- **Direction**
Each line below should be reproduced without any alteration.

(Dataset excerpt)

▼

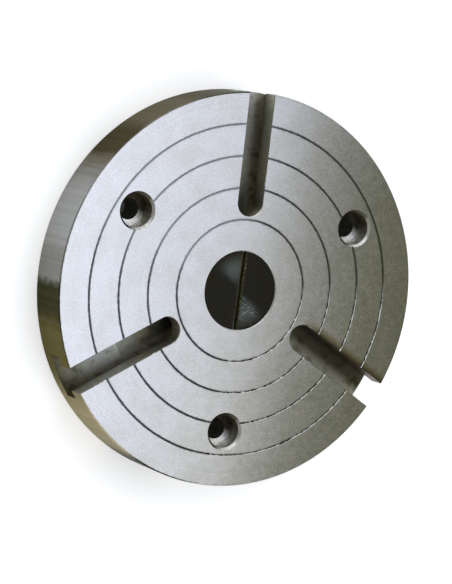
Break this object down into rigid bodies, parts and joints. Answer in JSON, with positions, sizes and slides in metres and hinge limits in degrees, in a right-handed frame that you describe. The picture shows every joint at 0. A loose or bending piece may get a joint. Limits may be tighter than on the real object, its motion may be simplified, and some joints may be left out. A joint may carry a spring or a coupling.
{
  "type": "chuck backplate",
  "caption": "Round machined backplate with T-slots open at the rim, fine ring lines, counterbored bolt holes and a dark plug in its centre.",
  "frame": {"origin": "centre of the back face, on the plate's axis", "axes": "+Z along the plate's axis, out of the working face; +Y along the first T-slot"},
  "size_m": [0.2, 0.2, 0.027],
  "materials": {
    "machined_steel": "fine turned and ground, bright",
    "blackened_steel": "turned and blackened with oil"
  },
  "bodies": {
    "root": {"backplate": "machined_steel", "centre_plug": "blackened_steel"}
  },
  "joints": []
}
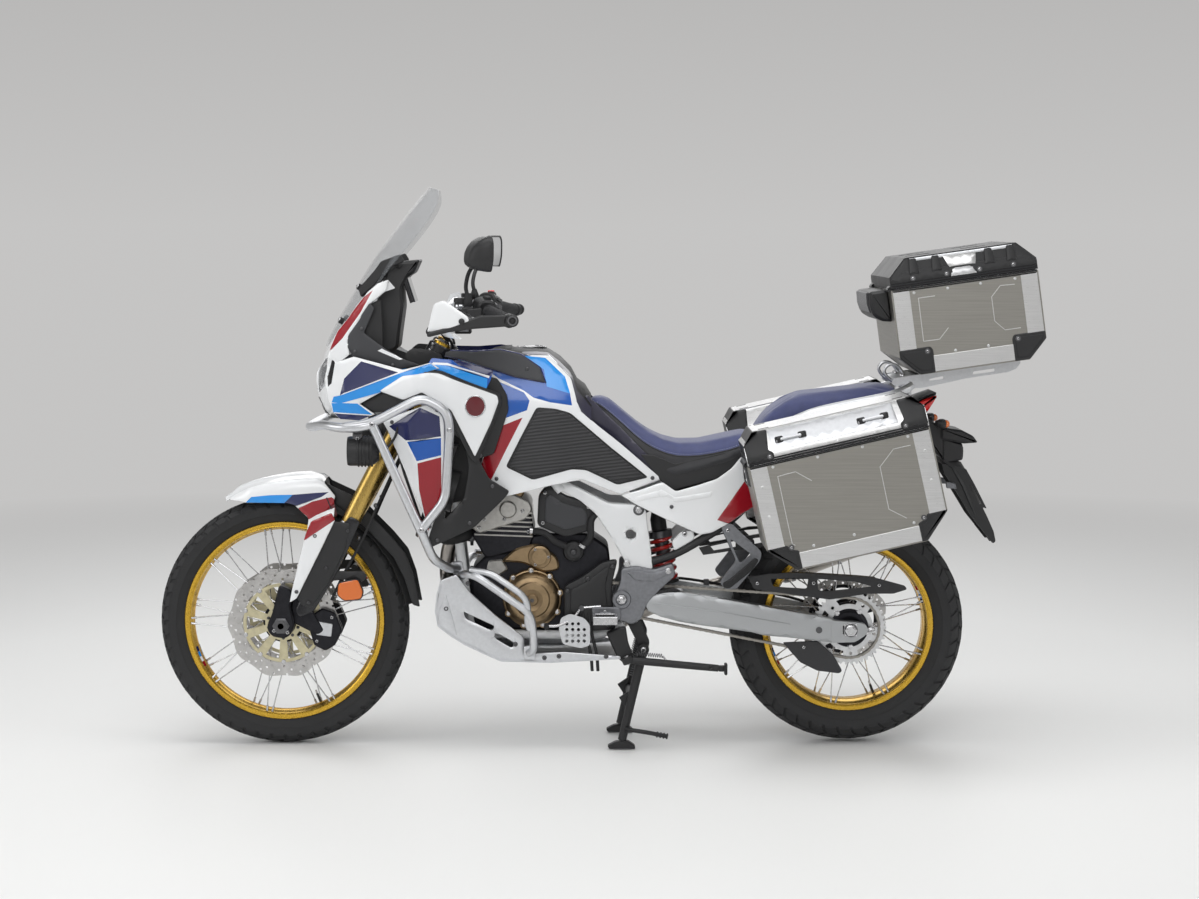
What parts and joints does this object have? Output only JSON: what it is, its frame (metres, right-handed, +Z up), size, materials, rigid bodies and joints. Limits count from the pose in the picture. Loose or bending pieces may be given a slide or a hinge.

▲

- **Solved exercise**
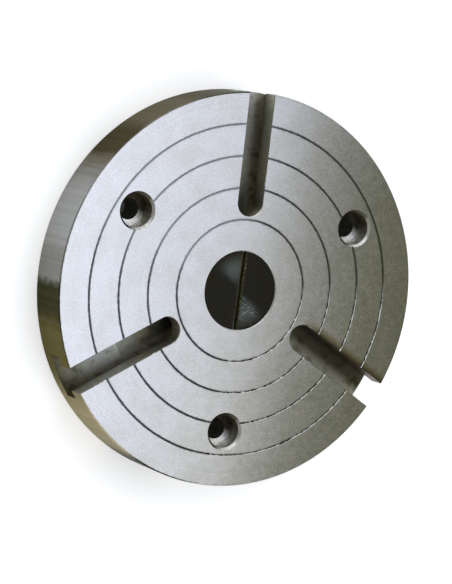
Break this object down into rigid bodies, parts and joints. Answer in JSON, with positions, sizes and slides in metres and hinge limits in degrees, in a right-handed frame that you describe. The picture shows every joint at 0. A loose or bending piece may get a joint. Limits may be tighter than on the real object, its motion may be simplified, and some joints may be left out. A joint may carry a spring or a coupling.
{
  "type": "chuck backplate",
  "caption": "Round machined backplate with T-slots open at the rim, fine ring lines, counterbored bolt holes and a dark plug in its centre.",
  "frame": {"origin": "centre of the back face, on the plate's axis", "axes": "+Z along the plate's axis, out of the working face; +Y along the first T-slot"},
  "size_m": [0.2, 0.2, 0.027],
  "materials": {
    "machined_steel": "fine turned and ground, bright",
    "blackened_steel": "turned and blackened with oil"
  },
  "bodies": {
    "root": {"backplate": "machined_steel", "centre_plug": "blackened_steel"}
  },
  "joints": []
}
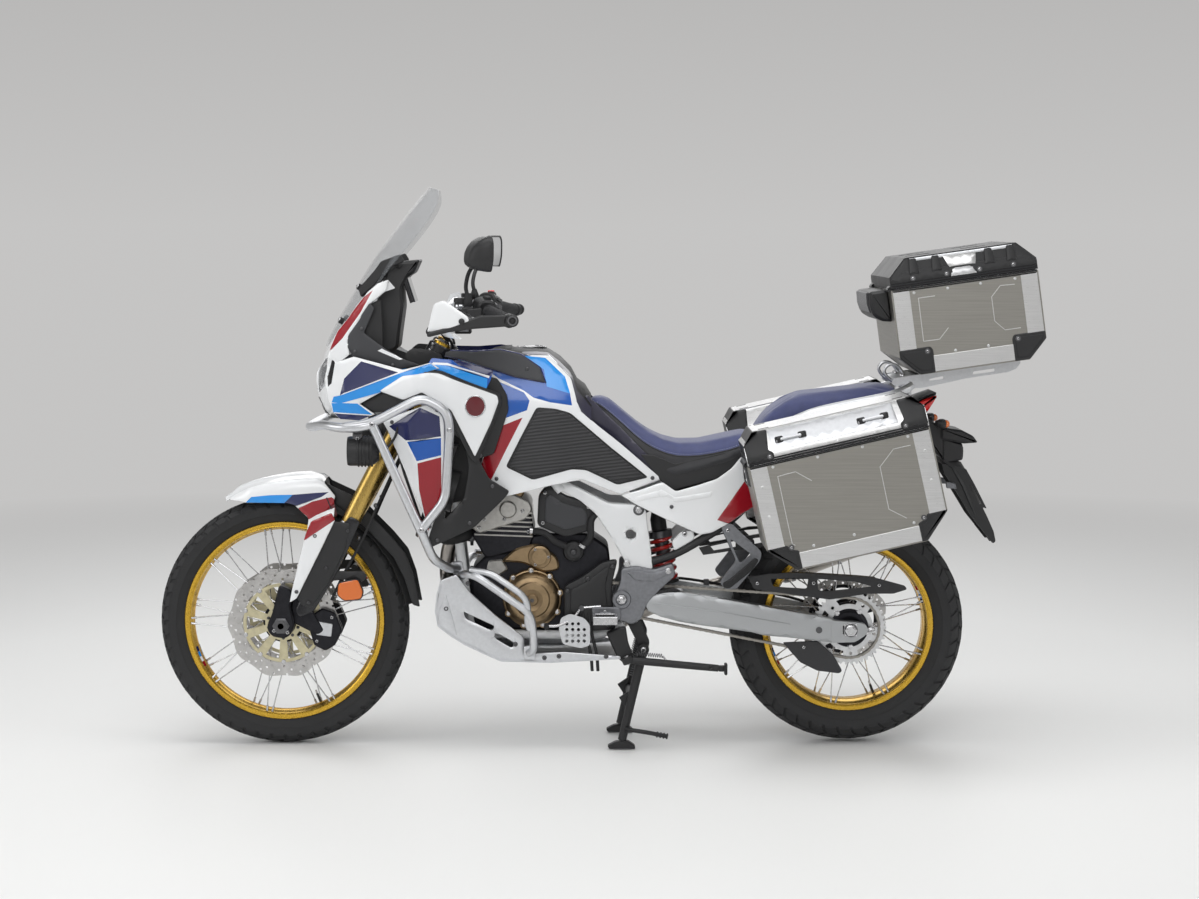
What parts and joints does this object have? Output only JSON: what it is, its frame (metres, right-handed, +Z up), size, materials, rigid bodies and joints. Limits count from the pose in the picture. Loose or bending pieces may be given a slide or a hinge.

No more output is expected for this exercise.